Since then Denuvo's Anti-Tamper has improved to counter new counters, so to speak - as it will every year. FIFA 16, released mid-September 2015, and Just Cause 3, released at the start of December 2015, are still not cracked - a feat Denuvo confirmed to me today. It was people asking 3DM for cracks of those games that prompted Bird Sister's comment above.

3DM believes it will eventually get to Just Cause 3, just as it did FIFA 15, Lords of the Fallen and Dragon Age: Inquisition, but the battles are increasingly hard, and in future years, as Bird Sister's comment suggests, 3DM isn't sure it can win.

Denuvo's Anti-Tamper appears to be winning. However you look at it, Denuvo has - as director of marketing and sales Thomas Goebls tells me - "achieved good crack-free windows on every title we've protected". And more importantly, developers and publishers are noticing.

"Due to our recent success in the past two years, some publishers are even considering releasing console-only titles for the PC platform," he said.

It's naive to believe game piracy is about to be stamped out, because I don't believe it ever will be, but Denuvo's Anti-Tamper technology has achieved the most significant victory against it that I can remember.

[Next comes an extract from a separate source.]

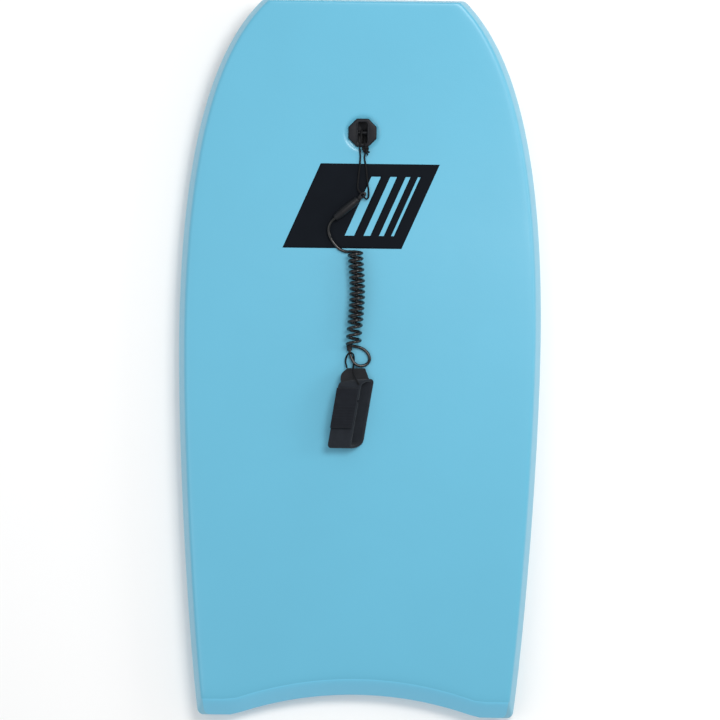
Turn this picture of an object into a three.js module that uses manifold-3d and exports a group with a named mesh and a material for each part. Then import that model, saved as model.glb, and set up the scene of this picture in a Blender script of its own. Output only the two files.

"On a side note," Thomas Goebl aadded, "one other complaint we've heard is that since our solution keeps a game crack-free during the initial sales window, players cannot use a cracked version to test whether the game will run on their system prior to buying it. However, we believe that most consumers can test games they want to buy without resorting to cracks (either via official demos or via convenient refund policies most platforms now offer)."